Directed by Howard Hawks.
With John Wayne, Dean Martin, Ricky Nelson.
US, 1959, 35mm, color, 141 min.
Print source: HFA

Viewed by many as the peak of Hawks’ career, if not the Western in total, Rio Bravo boasts the director in full command of his peculiar brand of plotless genre cinema, grinding narrative momentum down to a slow crawl to keep the spotlight on the rich character interplay for which his work is revered. At the heart of the film is a drawn-out duel between a sheriff (John Wayne) and the powerful rancher (John Russell) whose brother he locked up for murder, but the real meat of this lengthy, digressive “hangout” movie is the camaraderie shared between Wayne and his co-stars while their characters negotiate their next moves in the small-town jail. As the sheriff’s right-hand men, Dean Martin, Ricky Nelson and Walter Brennan mine humor and depths of feeling from cliched archetypes, while Angie Dickinson, clad in a dazzling array of costumes, embodies an ideal Hawksian love interest as the whip-smart gambler who steals Wayne’s affection.
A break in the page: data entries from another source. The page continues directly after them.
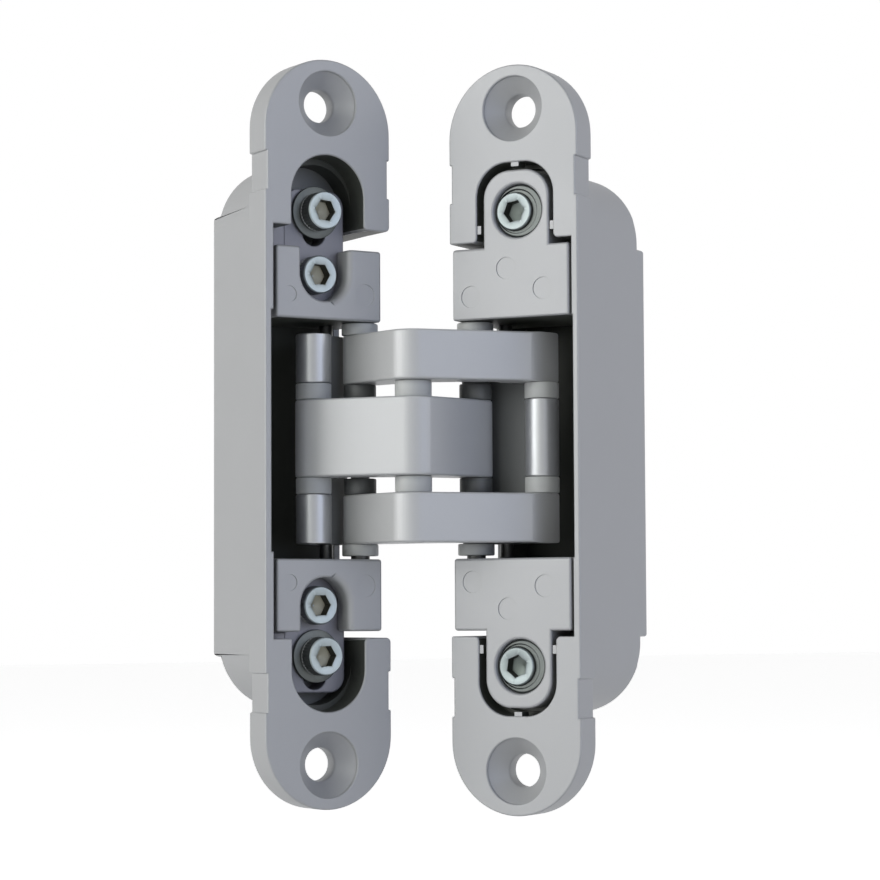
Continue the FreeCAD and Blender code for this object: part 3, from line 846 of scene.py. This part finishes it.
arms = {
    "hub": 4.8, "leftEnd": 3.3, "foot": 3.0, "forkFoot": 3.05, "forkEnd": 3.2, "elbow": 3.0,
    "elbowAlong": 17.1, "elbowForward": 0.35, "edge": 0.45, "pin": 1.7, "centrePin": 1.9, "play": 0.05,
    "centreScoop": (13.3, 3.33), "forkScoop": (13.9, 2.83), "nearScoop": (6.0, 5.6),
    "scoopRadius": 2.0, "forkScoopRadius": 2.8, "noseRadius": 9.5, "noseStart": 19.6,
}


def beside(start, finish, along, behind):
    # A point so far along the line and so far behind it.
    length = math.hypot(finish[0] - start[0], finish[1] - start[1])
    dx = (finish[0] - start[0]) / length
    dy = (finish[1] - start[1]) / length
    sign = 1 if dx > 0 else -1
    return start[0] + along * dx - sign * behind * dy, start[1] + along * dy + sign * behind * dx


def leg(one, r1, two, r2, low, high):
    return prism(belt(*one, r1, *two, r2), low, high)


def scoop(end, farPlace, radius, low, high):
    # The hollow behind an arm's long leg.
    far = beside(pivots["centre"], pivots[end], *farPlace)
    close = beside(pivots["centre"], pivots[end], *arms["nearScoop"])
    return leg(far, radius, close, radius + 0.001, low - past, high + past)


def bore(pivot, radius, low, high):
    return rod(pivots[pivot], low - past, high + past, radius, steps=48)


def makeCentreArm():
    s = arms
    low, high = -levels["arm"], levels["arm"]
    body = leg(pivots["leftEnd"], s["leftEnd"], pivots["centre"], s["hub"], low, high)
    fuse(body, leg(pivots["centre"], s["hub"], pivots["right"], s["foot"], low, high))
    roundOff(body, s["edge"], lambda m, d: abs(abs(m.z) - high) < 0.01)
    return cut(
        body, scoop("leftEnd", s["centreScoop"], s["scoopRadius"], low, high),
        bore("leftEnd", s["pin"] + s["play"], low, high),
        bore("centre", s["centrePin"] + s["play"], low, high),
        bore("right", s["pin"] + s["play"], low, high))


def noseTool(low, high):
    # Takes the front of the far end away outside a wide radius.
    s = arms
    outline = []
    behind = s["noseRadius"] - s["elbow"] - s["elbowForward"]
    inner = [(s["noseRadius"], degrees) for degrees in range(0, 73, 3)]
    outer = [(s["noseRadius"] + 6, degrees) for degrees in (72, 36, 0)]
    for radius, degrees in inner + outer:
        along = s["noseStart"] + radius * math.sin(math.radians(degrees))
        ahead = radius * math.cos(math.radians(degrees)) - behind
        outline.append(beside(pivots["centre"], pivots["rightEnd"], along, -ahead))
    return prism(outline, low, high)


def makeForkArm(end):
    s = arms
    low, high = span(end, levels["fork"], levels["forkTop"])
    elbow = beside(pivots["centre"], pivots["rightEnd"], s["elbowAlong"], -s["elbowForward"])
    body = leg(pivots["left"], s["forkFoot"], pivots["centre"], s["hub"], low, high)
    fuse(body, leg(pivots["centre"], s["hub"], elbow, s["elbow"], low, high),
         leg(elbow, s["elbow"], pivots["rightEnd"], s["forkEnd"], low, high))
    roundOff(body, s["edge"], lambda m, d: min(abs(m.z - low), abs(m.z - high)) < 0.01)
    return cut(
        body, noseTool(low - past, high + past),
        scoop("rightEnd", s["forkScoop"], s["forkScoopRadius"], low, high),
        bore("left", s["pin"] + s["play"], low, high),
        bore("centre", s["centrePin"], low, high), bore("rightEnd", s["pin"], low, high))


fit(makeCentreArm(), "centreArmCasting", "centre_arm", "centre_arm", stackPlace, litArmSilver, flat=True)
fit(makeForkArm(1), "upperForkArm", "fork_arm_upper", "fork", stackPlace, litArmSilver, flat=True)
fit(makeForkArm(-1), "lowerForkArm", "fork_arm_lower", "fork", stackPlace, litArmSilver, flat=True)
print("arms made")

# Links, pins and washers

links = {
    "knuckle": 3.2, "barrel": 3.1, "web": 2.6, "leftRear": 3.2, "rightRear": 3.1, "rearPin": 1.25,
    "leftPlay": 0.98, "rightPlay": 1.27, "webPlay": 2.1, "forkPlay": 0.6, "edge": 0.3,
}


def webPlate(front, rear, rearRadius):
    # The web widens until its faces run smoothly into the rear barrel.
    return prism(belt(*front, links["web"] / 2, *rear, rearRadius), -levels["forkTop"], levels["forkTop"])


def shadeLinkWeb(obj, front, radius, finish):
    # Everything but the front barrel takes the given darker finish: painted shade on the web.
    obj.data.materials.append(finish)
    for face in obj.data.polygons:
        x, y = face.center.x * 1000, face.center.y * 1000 + hinge["seat"]
        face.material_index = 1 if math.hypot(x - front[0], y - front[1]) > radius + 0.03 else 0


def makeLeftLink():
    s = links
    front, rear = pivots["leftEnd"], pivots["leftRear"]
    fork, top = levels["fork"], levels["forkTop"]
    gap = levels["washer"]
    room = rod(front, -gap, gap, arms["leftEnd"] + s["webPlay"])  # for the centre arm's end
    body = cut(webPlate(front, rear, s["leftRear"] - 0.02), room)
    fuse(body, softRod(front, fork, top, s["knuckle"], s["edge"]),
         softRod(front, -top, -fork, s["knuckle"], s["edge"]),
         softRod(rear, -top, top, s["leftRear"], s["edge"]))
    return cut(body, rod(front, -top - past, top + past, arms["pin"]),
               rod(rear, -top - past, top + past, s["rearPin"] + s["leftPlay"]))


def makeRightLink():
    s = links
    front, rear = pivots["rightEnd"], pivots["rightRear"]
    arm, top = levels["arm"], levels["forkTop"]
    reach = arms["forkEnd"] + s["webPlay"] + s["forkPlay"]  # room for the fork's ends
    gap = levels["washerTop"]
    body = cut(
        webPlate(front, rear, s["rightRear"] - 0.02), rod(front, gap, top + past, reach),
        rod(front, -top - past, -gap, reach))
    fuse(body, softRod(front, -arm, arm, s["barrel"], s["edge"]),
         softRod(rear, -top, top, s["rightRear"], s["edge"]))
    return cut(body, rod(front, -top - past, top + past, arms["pin"] + arms["play"]),
               rod(rear, -top - past, top + past, s["rearPin"] + s["rightPlay"]))


link = fit(
    makeLeftLink(), "leftLinkBarrels", "left_link", "left_link", stackPlace, barrelSteel, flat=True)
shadeLinkWeb(link, pivots["leftEnd"], links["knuckle"], halfShadeCasting)
link = fit(
    makeRightLink(), "rightLinkBarrel", "right_link", "right_link", stackPlace, barrelSteel, flat=True)
shadeLinkWeb(link, pivots["rightEnd"], links["barrel"], shadeGrey)
print("links made")

pins = {
    "edge": 0.3, "blockReach": 30.9, "rearReach": 27.9, "armReach": 18.6, "radius": 1.7,
    "centre": 1.9, "rear": 1.25,
}
for name, node, body, point, reach, radius in (
        ("leftPivotPin", "left_pivot_pin", "left_carrier", "left", "blockReach", "radius"),
        ("leftRearPin", "left_rear_pin", "left_carrier", "leftRearPin", "rearReach", "rear"),
        ("centrePin", "centre_pin", "fork", "centre", "armReach", "centre"),
        ("rightEndPin", "right_end_pin", "fork", "rightEnd", "armReach", "radius"),
        ("leftEndPin", "left_end_pin", "left_link", "leftEnd", "armReach", "radius"),
        ("rightPivotPin", "right_pivot_pin", "right_side", "right", "blockReach", "radius"),
        ("rightRearPin", "right_rear_pin", "right_side", "rightRearPin", "rearReach", "rear")):
    fit(softRod(pivots[point], -pins[reach], pins[reach], pins[radius], pins["edge"]),
        name, node, body, carrierPlace, shadedPinSteel)

washers = {
    "edge": 0.22, "wide": 3.3, "leftEnd": 3.2, "rightEnd": 3.1, "inner": 2.95, "sleeve": 2.5,
    "tight": 1.7, "loose": 1.75, "centreBore": 1.95,
}


def ringPair(point, low, high, radius, hole):
    return [
        softRing(pivots[point], *span(end, levels[low], levels[high]), radius, hole, washers["edge"])
        for end in (1, -1)]


greyPair = (washerGrey, shadeGrey)
for name, node, body, point, low, high, radius, hole, finish in (
        ("leftPivotWashers", "left_pivot_washers", "left_carrier", "left", "outer", "outerTop",
         "wide", "tight", greyPair),
        ("centreWashers", "centre_washers", "centre_arm", "centre", "washer", "washerTop",
         "wide", "centreBore", greyPair),
        ("leftEndWashers", "left_end_washers", "left_link", "leftEnd", "washer", "washerTop",
         "leftEnd", "tight", greyPair),
        ("rightEndWashers", "right_end_washers", "right_link", "rightEnd", "washer", "washerTop",
         "rightEnd", "loose", greyPair),
        ("rightPivotWashers", "right_pivot_washers", "right_side", "right", "outer", "outerTop",
         "wide", "tight", greyPair),
        # The right pivot's inner washers and sleeves take the shade grey: painted shade.
        ("rightInnerWashers", "right_inner_washers", "right_side", "right", "washer", "washerTop",
         "inner", "tight", shadeGrey),
        ("rightSleeves", "right_sleeves", "right_side", "right", "fork", "forkTop",
         "sleeve", "tight", shadeGrey)):
    rings = ringPair(point, low, high, washers[radius], washers[hole])
    if point == "left":  # this pivot's inner sleeves take the shade grey: painted shade
        sleeves = ringPair(point, "washer", "washerTop", washers["inner"], washers[hole])
        for sleeve in sleeves:
            for face in sleeve.data.polygons:
                face.material_index = 1
        rings += sleeves
    fit(rings, name, node, body, stackPlace, finish)
print("pins and washers made")

# Floor, light and camera

stage = {
    "floorHeight": -0.1, "floorSize": 3.0, "floorGlow": 0.86, "floorTone": (0.88, 0.88, 0.88, 1),
    "ambient": 0.015, "lampHeight": 0.26, "lampSize": 0.7, "aim": (0.015, -0.016, 0),
}
ground = bmesh.new()
reach = stage["floorSize"]
ground.faces.new([ground.verts.new((x, y, stage["floorHeight"])) for x, y in (
    (-reach, -reach), (reach, -reach), (reach, reach), (-reach, reach))])
floor = solid(ground, "paleFloor")


def seenDirectly(tree):
    # White where the camera, or what it sees in metal, looks at it; it lights nothing.
    path = tree.nodes.new("ShaderNodeLightPath")
    seen = compute(tree, "MAXIMUM", path.outputs["Is Camera Ray"], path.outputs["Is Glossy Ray"])
    return compute(tree, "MAXIMUM", seen, path.outputs["Is Transmission Ray"])


material, tree, shader = newMaterial("pale floor")
shader.inputs["Base Color"].default_value = stage["floorTone"]
shader.inputs["Roughness"].default_value = 0.9
shader.inputs["Emission Color"].default_value = (1, 1, 1, 1)
glow = compute(tree, "MULTIPLY", seenDirectly(tree), stage["floorGlow"])
tree.links.new(glow, shader.inputs["Emission Strength"])
floor.data.materials.append(material)

world = bpy.data.worlds.new("white studio")
bpy.context.scene.world = world
world.use_nodes = True
tree = world.node_tree
backdrop = tree.nodes["Background"]
backdrop.inputs["Color"].default_value = (1, 1, 1, 1)
glow = compute(tree, "MULTIPLY", seenDirectly(tree), 1.0 - stage["ambient"])
tree.links.new(compute(tree, "ADD", glow, stage["ambient"]), backdrop.inputs["Strength"])

camera = {
    "place": (-0.2493, -0.4379, -0.0321), "forward": (0.5337, 0.8434, 0.0612), "roll": -0.0048,
    "focal": 2801.7, "imageWidth": 880, "sensor": 36.0, "shiftX": -0.00302,
}
forward = Vector(camera["forward"]).normalized()
right = forward.cross(Vector((0, 0, 1))).normalized()
up = right.cross(forward)
rolledRight = (right + up * camera["roll"]).normalized()
rolledUp = rolledRight.cross(forward)
lens = bpy.data.cameras.new("productCamera")
lens.sensor_width = camera["sensor"]
lens.lens = camera["focal"] / camera["imageWidth"] * camera["sensor"]
lens.shift_x = camera["shiftX"]
view = bpy.data.objects.new("productCamera", lens)
bpy.context.scene.collection.objects.link(view)
view.matrix_world = Matrix((
    (rolledRight.x, rolledUp.x, -forward.x, camera["place"][0]),
    (rolledRight.y, rolledUp.y, -forward.y, camera["place"][1]),
    (rolledRight.z, rolledUp.z, -forward.z, camera["place"][2]),
    (0, 0, 0, 1)))
bpy.context.scene.camera = view


def softLamp(name, side, back, power, color):
    # side and back are distances from the hinge, to the camera's right and towards the camera.
    aim = Vector(stage["aim"])
    lamp = bpy.data.lights.new(name, "AREA")
    lamp.shape = "DISK"
    lamp.size = stage["lampSize"]
    lamp.energy = power
    lamp.color = color
    obj = bpy.data.objects.new(name, lamp)
    bpy.context.scene.collection.objects.link(obj)
    obj.location = aim + right * side - forward * back + Vector((0, 0, stage["lampHeight"]))
    obj.rotation_euler = (aim - obj.location).to_track_quat("-Z", "Y").to_euler()


softLamp("keyLamp", -0.875, 0.408, 4.6, (1.0, 1.0, 1.0))
softLamp("frontLamp", -0.62, 0.74, 1.9, (0.97, 1.0, 0.92))
softLamp("fillLamp", 0.683, 0.683, 1.75, (0.6, 0.7, 1.0))
softLamp("sideLamp", 0.951, 0.168, 2.0, (1.0, 1.0, 1.0))
bpy.context.scene.view_settings.view_transform = "Standard"
print("stage made")
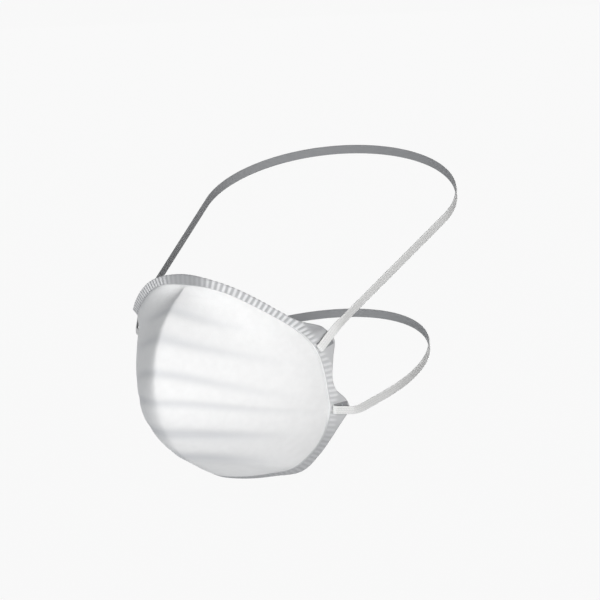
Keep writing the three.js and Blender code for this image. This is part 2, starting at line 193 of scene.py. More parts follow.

In its general allegiance to good vibes over plot—never more apparent than when the film halts all mounting suspense for back-to-back group musical performances (a sequence singled out by critic Nick Pinkerton as quite possibly “the apex of American culture”)—Rio Bravo offers perhaps the most radical storytelling exercise in Hawks’ oeuvre, one that altered the course of his art thereafter.